* Begin *

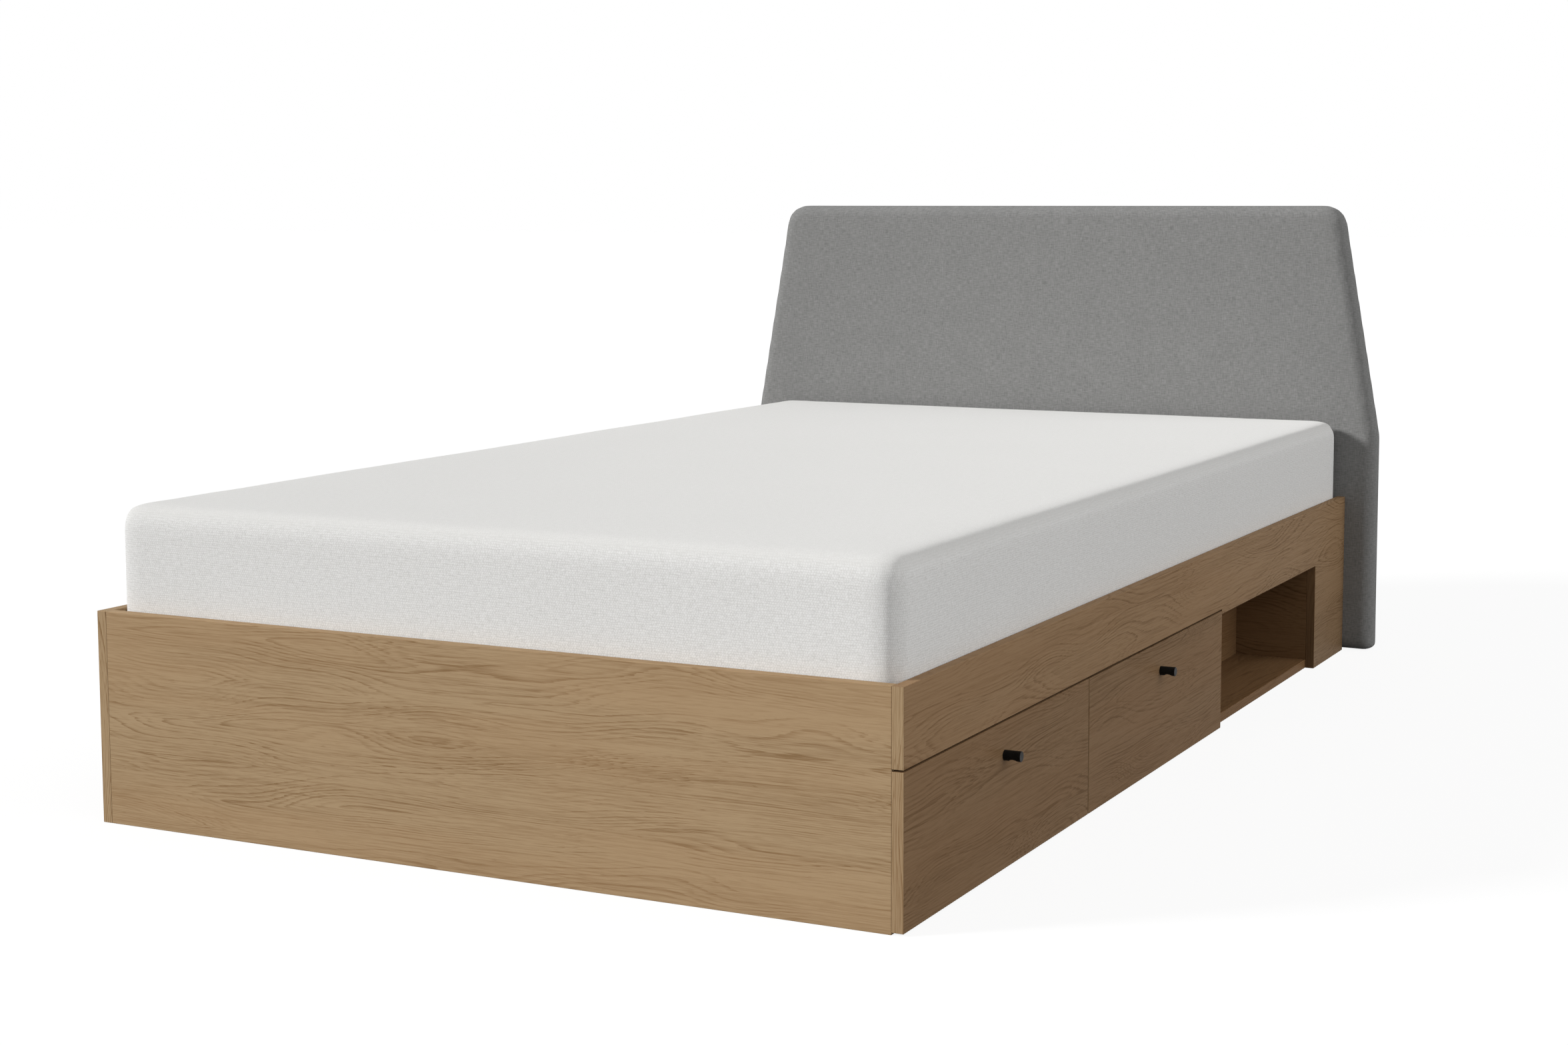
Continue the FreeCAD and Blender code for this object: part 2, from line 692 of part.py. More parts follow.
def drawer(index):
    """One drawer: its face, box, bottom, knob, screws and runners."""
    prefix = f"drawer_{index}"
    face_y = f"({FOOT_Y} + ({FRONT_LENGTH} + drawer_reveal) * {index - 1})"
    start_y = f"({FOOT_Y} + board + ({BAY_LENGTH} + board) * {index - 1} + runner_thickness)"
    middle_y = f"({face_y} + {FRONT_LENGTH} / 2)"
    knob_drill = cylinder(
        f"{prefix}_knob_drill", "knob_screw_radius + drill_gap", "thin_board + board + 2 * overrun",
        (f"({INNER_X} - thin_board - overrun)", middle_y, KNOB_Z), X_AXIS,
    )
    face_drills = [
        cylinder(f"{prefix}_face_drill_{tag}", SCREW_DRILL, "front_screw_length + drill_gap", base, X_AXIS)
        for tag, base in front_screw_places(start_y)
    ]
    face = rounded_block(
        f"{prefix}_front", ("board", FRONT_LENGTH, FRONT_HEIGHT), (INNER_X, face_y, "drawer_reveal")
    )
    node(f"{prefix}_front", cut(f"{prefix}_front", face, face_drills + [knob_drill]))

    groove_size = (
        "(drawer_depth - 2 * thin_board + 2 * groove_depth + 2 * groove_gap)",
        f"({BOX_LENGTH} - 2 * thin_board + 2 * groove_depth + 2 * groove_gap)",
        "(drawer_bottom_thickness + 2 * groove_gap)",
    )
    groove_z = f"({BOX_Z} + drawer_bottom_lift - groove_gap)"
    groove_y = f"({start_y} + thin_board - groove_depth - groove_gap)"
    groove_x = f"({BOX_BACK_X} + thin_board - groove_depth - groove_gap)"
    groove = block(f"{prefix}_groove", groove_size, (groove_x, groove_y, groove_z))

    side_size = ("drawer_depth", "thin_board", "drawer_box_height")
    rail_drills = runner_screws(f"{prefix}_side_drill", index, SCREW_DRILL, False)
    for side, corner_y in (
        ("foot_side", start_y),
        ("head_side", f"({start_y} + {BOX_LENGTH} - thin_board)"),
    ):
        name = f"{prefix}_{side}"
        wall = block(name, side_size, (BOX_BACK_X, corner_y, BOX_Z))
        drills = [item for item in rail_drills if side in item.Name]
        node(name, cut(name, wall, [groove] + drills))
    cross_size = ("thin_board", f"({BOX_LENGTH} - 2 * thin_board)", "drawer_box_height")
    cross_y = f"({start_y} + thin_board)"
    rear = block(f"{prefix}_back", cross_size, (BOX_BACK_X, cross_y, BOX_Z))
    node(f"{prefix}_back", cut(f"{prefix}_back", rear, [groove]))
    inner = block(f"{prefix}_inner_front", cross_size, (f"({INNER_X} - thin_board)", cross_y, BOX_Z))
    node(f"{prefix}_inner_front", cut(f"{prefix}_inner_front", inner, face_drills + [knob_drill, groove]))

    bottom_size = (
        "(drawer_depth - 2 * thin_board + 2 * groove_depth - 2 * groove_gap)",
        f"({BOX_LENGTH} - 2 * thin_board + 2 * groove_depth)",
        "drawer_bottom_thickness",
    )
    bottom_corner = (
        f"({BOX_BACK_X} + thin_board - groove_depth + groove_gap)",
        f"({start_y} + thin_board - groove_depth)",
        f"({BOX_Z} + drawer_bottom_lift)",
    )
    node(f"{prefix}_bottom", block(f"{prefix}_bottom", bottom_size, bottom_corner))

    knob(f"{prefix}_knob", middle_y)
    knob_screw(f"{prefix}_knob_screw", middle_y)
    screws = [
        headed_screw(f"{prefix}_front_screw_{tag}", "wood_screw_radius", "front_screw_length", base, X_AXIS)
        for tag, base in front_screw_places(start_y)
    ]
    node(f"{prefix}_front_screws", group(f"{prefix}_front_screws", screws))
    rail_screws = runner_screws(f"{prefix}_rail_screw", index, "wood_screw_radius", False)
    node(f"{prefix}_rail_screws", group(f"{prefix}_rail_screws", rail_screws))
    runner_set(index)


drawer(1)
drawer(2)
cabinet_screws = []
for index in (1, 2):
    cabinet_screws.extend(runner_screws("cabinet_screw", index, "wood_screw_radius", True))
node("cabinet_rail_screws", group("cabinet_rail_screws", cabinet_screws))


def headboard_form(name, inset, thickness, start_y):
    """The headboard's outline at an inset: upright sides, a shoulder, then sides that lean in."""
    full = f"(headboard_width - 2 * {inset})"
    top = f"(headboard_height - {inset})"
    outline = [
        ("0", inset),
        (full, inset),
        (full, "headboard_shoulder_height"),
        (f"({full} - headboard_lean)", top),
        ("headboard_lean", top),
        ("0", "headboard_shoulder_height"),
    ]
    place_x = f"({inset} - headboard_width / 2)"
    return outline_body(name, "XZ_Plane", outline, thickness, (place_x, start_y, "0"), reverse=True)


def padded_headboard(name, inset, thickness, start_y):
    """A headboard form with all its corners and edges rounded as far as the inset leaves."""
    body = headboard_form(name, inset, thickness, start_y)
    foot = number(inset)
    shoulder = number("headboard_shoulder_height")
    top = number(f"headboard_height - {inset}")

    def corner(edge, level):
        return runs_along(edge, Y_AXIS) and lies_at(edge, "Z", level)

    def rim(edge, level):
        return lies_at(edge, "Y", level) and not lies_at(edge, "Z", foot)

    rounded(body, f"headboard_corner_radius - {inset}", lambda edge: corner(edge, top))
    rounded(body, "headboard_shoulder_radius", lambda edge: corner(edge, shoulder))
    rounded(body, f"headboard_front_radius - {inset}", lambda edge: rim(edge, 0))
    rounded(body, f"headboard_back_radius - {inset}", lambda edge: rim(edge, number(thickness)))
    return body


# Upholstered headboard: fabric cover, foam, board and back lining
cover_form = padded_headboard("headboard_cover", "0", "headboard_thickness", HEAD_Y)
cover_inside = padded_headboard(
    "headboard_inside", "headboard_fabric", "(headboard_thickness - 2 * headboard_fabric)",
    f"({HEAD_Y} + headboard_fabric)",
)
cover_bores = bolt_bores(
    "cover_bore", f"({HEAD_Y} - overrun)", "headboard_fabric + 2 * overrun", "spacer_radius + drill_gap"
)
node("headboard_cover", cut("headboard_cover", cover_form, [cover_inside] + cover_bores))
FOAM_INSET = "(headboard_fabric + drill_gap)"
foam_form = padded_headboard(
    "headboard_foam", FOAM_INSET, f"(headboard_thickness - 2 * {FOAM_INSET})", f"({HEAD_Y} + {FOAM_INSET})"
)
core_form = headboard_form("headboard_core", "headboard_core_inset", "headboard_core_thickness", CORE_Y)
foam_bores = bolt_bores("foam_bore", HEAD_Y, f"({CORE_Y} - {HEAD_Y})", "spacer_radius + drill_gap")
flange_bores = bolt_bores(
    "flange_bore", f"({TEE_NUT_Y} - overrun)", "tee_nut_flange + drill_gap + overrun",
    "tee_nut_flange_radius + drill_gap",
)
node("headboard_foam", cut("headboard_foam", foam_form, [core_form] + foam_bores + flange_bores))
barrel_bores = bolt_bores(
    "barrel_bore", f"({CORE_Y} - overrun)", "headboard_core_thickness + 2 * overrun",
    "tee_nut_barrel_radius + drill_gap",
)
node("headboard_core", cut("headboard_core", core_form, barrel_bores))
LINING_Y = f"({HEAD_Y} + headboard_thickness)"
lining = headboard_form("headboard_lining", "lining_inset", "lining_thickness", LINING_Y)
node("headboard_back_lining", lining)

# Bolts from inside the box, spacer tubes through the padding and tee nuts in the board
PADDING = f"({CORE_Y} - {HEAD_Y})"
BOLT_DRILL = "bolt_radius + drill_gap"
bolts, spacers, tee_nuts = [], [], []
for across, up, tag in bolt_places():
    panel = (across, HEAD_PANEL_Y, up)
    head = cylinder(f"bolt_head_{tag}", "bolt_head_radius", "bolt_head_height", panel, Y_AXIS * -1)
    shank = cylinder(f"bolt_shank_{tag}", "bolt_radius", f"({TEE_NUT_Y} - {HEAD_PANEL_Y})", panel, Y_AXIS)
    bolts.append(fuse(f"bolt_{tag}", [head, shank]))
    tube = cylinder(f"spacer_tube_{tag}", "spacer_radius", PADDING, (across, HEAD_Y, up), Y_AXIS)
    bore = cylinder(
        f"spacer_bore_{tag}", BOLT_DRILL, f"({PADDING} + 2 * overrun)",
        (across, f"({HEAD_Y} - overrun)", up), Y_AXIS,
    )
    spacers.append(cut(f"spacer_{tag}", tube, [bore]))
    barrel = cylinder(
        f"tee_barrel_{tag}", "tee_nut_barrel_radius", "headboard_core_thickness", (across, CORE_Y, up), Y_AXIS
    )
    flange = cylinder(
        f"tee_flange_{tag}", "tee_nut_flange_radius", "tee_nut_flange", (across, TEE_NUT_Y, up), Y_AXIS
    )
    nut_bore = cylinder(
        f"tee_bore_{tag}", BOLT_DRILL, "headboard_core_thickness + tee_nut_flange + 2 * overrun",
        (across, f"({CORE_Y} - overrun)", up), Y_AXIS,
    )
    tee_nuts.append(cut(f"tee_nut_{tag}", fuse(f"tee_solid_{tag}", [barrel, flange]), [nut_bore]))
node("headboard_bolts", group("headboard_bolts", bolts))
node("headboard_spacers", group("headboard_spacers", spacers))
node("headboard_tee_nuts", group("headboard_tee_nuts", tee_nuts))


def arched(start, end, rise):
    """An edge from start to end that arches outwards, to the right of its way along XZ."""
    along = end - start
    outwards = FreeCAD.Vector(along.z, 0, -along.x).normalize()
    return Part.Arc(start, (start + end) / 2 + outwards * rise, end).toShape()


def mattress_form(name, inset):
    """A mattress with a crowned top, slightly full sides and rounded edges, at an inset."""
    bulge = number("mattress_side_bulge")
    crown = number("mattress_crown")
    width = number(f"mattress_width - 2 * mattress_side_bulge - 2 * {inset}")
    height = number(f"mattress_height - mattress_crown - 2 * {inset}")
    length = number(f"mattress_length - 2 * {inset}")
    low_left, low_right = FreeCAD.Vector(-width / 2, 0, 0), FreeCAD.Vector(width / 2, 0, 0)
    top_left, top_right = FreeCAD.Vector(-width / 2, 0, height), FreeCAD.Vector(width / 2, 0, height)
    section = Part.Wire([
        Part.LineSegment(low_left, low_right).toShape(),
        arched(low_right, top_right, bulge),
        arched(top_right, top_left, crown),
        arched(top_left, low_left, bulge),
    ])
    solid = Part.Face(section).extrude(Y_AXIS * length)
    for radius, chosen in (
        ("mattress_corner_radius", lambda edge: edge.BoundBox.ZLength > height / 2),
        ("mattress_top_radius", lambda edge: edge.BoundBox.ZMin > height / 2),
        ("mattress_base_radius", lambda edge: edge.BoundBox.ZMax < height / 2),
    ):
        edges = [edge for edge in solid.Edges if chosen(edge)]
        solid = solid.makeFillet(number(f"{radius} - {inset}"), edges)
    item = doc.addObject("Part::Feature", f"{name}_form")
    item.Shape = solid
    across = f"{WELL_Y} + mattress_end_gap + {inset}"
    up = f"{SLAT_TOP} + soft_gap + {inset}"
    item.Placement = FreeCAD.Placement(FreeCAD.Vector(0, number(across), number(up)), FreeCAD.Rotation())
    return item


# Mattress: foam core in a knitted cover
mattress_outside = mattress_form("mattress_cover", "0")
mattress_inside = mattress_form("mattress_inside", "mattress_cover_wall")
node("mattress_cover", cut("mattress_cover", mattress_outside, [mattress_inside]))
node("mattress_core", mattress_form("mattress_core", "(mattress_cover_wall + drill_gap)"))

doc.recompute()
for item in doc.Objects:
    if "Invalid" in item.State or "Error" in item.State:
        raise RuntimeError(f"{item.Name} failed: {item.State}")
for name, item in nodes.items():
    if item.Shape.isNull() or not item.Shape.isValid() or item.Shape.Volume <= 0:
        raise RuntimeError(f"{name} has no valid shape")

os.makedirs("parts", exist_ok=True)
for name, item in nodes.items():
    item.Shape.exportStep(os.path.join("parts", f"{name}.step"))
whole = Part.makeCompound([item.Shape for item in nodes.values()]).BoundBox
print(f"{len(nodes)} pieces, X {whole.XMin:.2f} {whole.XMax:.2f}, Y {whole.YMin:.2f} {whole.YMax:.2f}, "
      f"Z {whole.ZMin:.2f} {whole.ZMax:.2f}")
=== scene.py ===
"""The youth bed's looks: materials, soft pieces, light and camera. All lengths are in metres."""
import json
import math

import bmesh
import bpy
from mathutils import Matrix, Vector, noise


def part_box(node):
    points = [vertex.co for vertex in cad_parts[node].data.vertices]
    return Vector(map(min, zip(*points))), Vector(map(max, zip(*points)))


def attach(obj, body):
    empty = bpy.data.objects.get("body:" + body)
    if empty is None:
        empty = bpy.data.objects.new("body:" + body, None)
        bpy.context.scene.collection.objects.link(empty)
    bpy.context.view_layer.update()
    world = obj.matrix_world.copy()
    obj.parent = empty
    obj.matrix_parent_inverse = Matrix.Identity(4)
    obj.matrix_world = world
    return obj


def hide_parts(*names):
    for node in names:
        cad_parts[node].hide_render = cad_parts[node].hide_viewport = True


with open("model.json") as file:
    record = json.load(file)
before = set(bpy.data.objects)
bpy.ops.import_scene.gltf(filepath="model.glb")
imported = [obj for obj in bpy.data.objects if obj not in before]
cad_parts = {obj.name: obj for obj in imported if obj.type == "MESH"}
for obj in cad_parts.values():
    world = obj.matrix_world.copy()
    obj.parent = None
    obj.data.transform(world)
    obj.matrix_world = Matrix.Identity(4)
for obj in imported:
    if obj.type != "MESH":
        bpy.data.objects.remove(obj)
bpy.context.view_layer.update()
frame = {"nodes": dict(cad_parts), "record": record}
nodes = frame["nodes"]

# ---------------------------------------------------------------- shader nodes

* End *

Exactly repeat the lines from the line with "whole = Part.makeCompound([item.Shape" to the line with "points = [vertex.co", including both, and output nothing else.

Written solution:
whole = Part.makeCompound([item.Shape for item in nodes.values()]).BoundBox
print(f"{len(nodes)} pieces, X {whole.XMin:.2f} {whole.XMax:.2f}, Y {whole.YMin:.2f} {whole.YMax:.2f}, "
      f"Z {whole.ZMin:.2f} {whole.ZMax:.2f}")
=== scene.py ===
"""The youth bed's looks: materials, soft pieces, light and camera. All lengths are in metres."""
import json
import math

import bmesh
import bpy
from mathutils import Matrix, Vector, noise


def part_box(node):
    points = [vertex.co for vertex in cad_parts[node].data.vertices]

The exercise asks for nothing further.